А вы помните, что выражаяет моцартовский «Реквием»? — Возмущение каждого их мертвых грешников всего человечества против Бога и одержание духовной победы над ним. Не даром «католическая церковь весьма неохотно допускала исполнение моцартовского «Реквиема» в своих службах» (Орелович).
Но такой «Реквием» это ж некий коллективизм! Это ведь чем–то похоже на Французскую революцию, на фабулу и музыку сальериевского «Тарара»! «Не погребальную мессу — Моцарт создал бесценный памятник своей эпохи великих философов, революционеров…» (Орелович). Такой «Реквием» может получить одобрение христианского богоборца Сальери без сомнительной для демона похвалы: «Ты, Моцарт, бог…»
Вот обыватель c демоном в Моцарте и слились в тосте (где, может, не зря потому и имя изменено — Моца`рт). Вот обыватель с демоном слились и в последовавшем за тостом исполнении музыки.
Это тем более верно, что затем Моцарт, — похоже, что осознанно, — провозглашает дифирамб вненравственному искусству для искусства.
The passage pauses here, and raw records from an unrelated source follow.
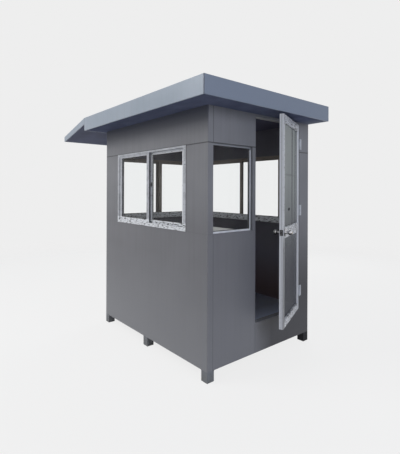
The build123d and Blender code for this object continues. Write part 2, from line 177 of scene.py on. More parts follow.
def carry(profile, corners, axis, closed=True):
    """A profile carried along straight runs. A profile point's first value goes outwards, along the
    cross product of the run and the axis, and its second goes along the axis. At a corner, outwards
    is the sum of both runs' outward directions over one plus their dot product, which keeps each
    run's width."""
    profile, corners, axis = (np.asarray(values, float) for values in (profile, corners, axis))
    runs = np.roll(corners, -1, 0) - corners if closed else np.diff(corners, axis=0)
    outward = np.cross(runs / np.linalg.norm(runs, axis=1)[:, None], axis)
    before = np.roll(outward, 1, 0) if closed else np.concatenate([outward[:1], outward])
    after = outward if closed else np.concatenate([outward, outward[-1:]])
    mitre = (before + after) / (1 + (before * after).sum(1))[:, None]
    points = corners[:, None] + profile[:, :1] * mitre[:, None] + profile[:, 1:] * axis
    rows, columns = points.shape[:2]
    ids = np.arange(rows * columns).reshape(rows, columns)
    faces = [belts(np.vstack([ids, ids[:1]]))] if closed else [belts(ids), ids[:1, ::-1], ids[-1:]]
    return facing_out(points.reshape(-1, 3), faces)


def joined(*shapes):
    """Several shapes as one: points one after the other, and faces counted on from the last shape."""
    starts = np.cumsum([0] + [len(points) for points, groups in shapes])
    return (np.concatenate([points for points, groups in shapes]),
            [group + start for start, (points, groups) in zip(starts, shapes) for group in groups])


def in_scene(name, data):
    """A new object with this data, in the scene."""
    made = bpy.data.objects.new(name, data)
    bpy.context.scene.collection.objects.link(made)
    return made


def piece(name, shape, material, body="cabin", smooth=False):
    """A new object that rides on a body, from one shape's points and groups of faces."""
    points, groups = shape
    mesh = bpy.data.meshes.new(name)
    mesh.from_pydata(points.tolist(), [], [face for group in groups for face in group.tolist()])
    mesh.polygons.foreach_set("use_smooth", np.full(len(mesh.polygons), smooth))
    if smooth:
        mesh.set_sharp_from_angle(angle=math.radians(40))
    mesh.materials.append(material)
    made = in_scene(name, mesh)
    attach(made, body)


def node_points(name):
    """All the points of a CAD node's mesh."""
    points = np.empty(len(node[name].data.vertices) * 3)
    node[name].data.vertices.foreach_get("co", points)
    return points.reshape(-1, 3)


def solids(name, moved=lambda points: points):
    """The lowest and highest corner of each separate solid in a CAD node, lowest first. Points in one
    place count as one, each starts as its own group, and the points of every triangle take the
    lowest group among them until nothing changes."""
    mesh = node[name].data
    mesh.calc_loop_triangles()
    corners = np.empty(len(mesh.loop_triangles) * 3, int)
    mesh.loop_triangles.foreach_get("vertices", corners)
    places, same = np.unique(node_points(name).round(5), axis=0, return_inverse=True)
    triangles = same.reshape(-1)[corners].reshape(-1, 3)
    group, last = np.arange(len(places)), None
    while last is None or (group != last).any():
        last = group.copy()
        np.minimum.at(group, triangles, last[triangles].min(1)[:, None])
    places = moved(places)
    boxes = [(places[group == each].min(0), places[group == each].max(0)) for each in np.unique(group)]
    return sorted(boxes, key=lambda box: box[0].round(4).tolist())


# Fillet welds: a rounded bead on each inner side of a foot, under the wall frame.
WELD = 0.005
weld_profile = WELD * np.array([(-0.2, 0), (1, 0), (0.85, -0.5), (0.5, -0.85), (0, -1), (-0.2, -1)])
deck_low, deck_high = (np.array(corner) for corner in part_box("floor_deck"))
cabin_middle = (deck_low + deck_high) / 2


def foot_weld(low, high):
    """A bead along the sides of a foot that look into the floor, from the wall's outer face round the
    foot and back. A corner foot has two such sides, and a middle foot three."""
    side = math.copysign(1, cabin_middle[1] - low[1])
    outer, inner = (low[1], high[1]) if side > 0 else (high[1], low[1])
    corner_foot = low[0] < foot_low.x + WELD or high[0] > foot_high.x - WELD
    if corner_foot and high[0] < cabin_middle[0]:
        path = [(low[0], inner), (high[0], inner), (high[0], outer)]
    elif corner_foot:
        path = [(low[0], outer), (low[0], inner), (high[0], inner)]
    else:
        path = [(low[0], outer), (low[0], inner), (high[0], inner), (high[0], outer)]
    corners = [(x, y, high[2]) for x, y in path]
    return carry(weld_profile, corners[::-1] if side > 0 else corners, (0, 0, 1), closed=False)


piece("foot_welds", joined(*[foot_weld(low, high) for low, high in solids("feet")]), brushed_paint)

# ---------------------------------------- floor
# Steel joists in dark primer between the long walls, and on them a board covered with blue-grey
# vinyl sheet that feet have scuffed.
PRIMER = "#35363A"
PRIMER_RUST = "#4A3A33"
VINYL = "#A3AABC"
VINYL_DOORWAY_LIGHT = "#D2DCF2"
VINYL_SCUFF = "#B2B6C0"
VINYL_GRIT = "#7C808B"
DOORWAY_LIGHT_NEAR, DOORWAY_LIGHT_FAR = 0.05, 0.30

# Zinc primer sprayed on hot-rolled steel: dull, even and dark, with thin rust along scratches.
primed_steel, place = new_finish("sprayed_primer_on_steel")
rusty = over(PRIMER, PRIMER_RUST, cloudy(place, (0.09, 0.03, 0.03), 0.62, 0.72, 5.0))
surface(place, rusty, 0.7, {"Normal": relief(place, 0.003, 0.2, 0.0003)})
coat(primed_steel, "floor_joists")

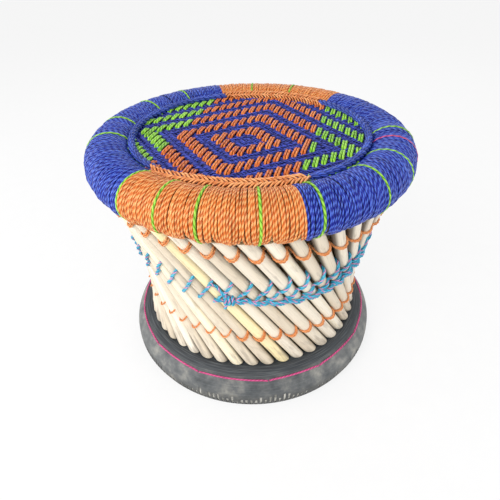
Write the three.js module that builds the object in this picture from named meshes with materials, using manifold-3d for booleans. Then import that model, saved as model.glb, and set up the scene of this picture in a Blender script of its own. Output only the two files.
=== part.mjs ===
// Mudda stool: two layers of crossing reed sticks standing on a split tyre, under a twine-wrapped rim.
// Millimetres, +Z up. The origin is on the floor, under the middle of the seat, and -Y is the front.

import * as THREE from 'three';
import { mergeVertices } from 'three/addons/utils/BufferGeometryUtils.js';
import Module from 'manifold-3d';

// Clearances
const seatingGap = 0.3;
const cordGap = 0.6;
const coreGap = 0.75;
const seatEdgeGap = 0.45;

// Heights above the floor
const tyreHeight = 61;
const waistHeight = 125;
const rimTopHeight = 373;

// Sticks
const stickCount = 46;
const stickDiameter = 18.4;
const stickSpacing = 1.15;
const layerSpacing = 0.4;
const stickFootBevel = 1.6;
const leanShare = 0.638;
const firstStickShare = 0.179;

// Rim
const rimHalfWidth = 35;
const rimHalfHeight = 32;
const rimOverhang = 3.4;
const coreFlatRise = 2.65;
const wrapThickness = 3.6;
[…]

Непомнящий задается вопросом, зачем вопросительность придана Моцарту. И изящно отвечает: «его вопрошания «Не правда ль?»… знаки совершенной неколебимости. Это неколебимость веры».
Без комментариев.
Почему Пушкин отказался от названия «Зависть»? — Не потому, оказывается, что Сальери потянул на нечто большее, чем эта банальность. А потому, что у Пушкина было свое, редкое отношение к зависти: «Зависть — сестра соревнования, следственно, из хорошего роду». Не дай Бог, мол, Сальери приподнимется из своей низости, и кто–то свяжет его с чем–то высоким; высоте, Богу, причастен только, мол, Моцарт, а Сальери — только к Люциферу, если велик.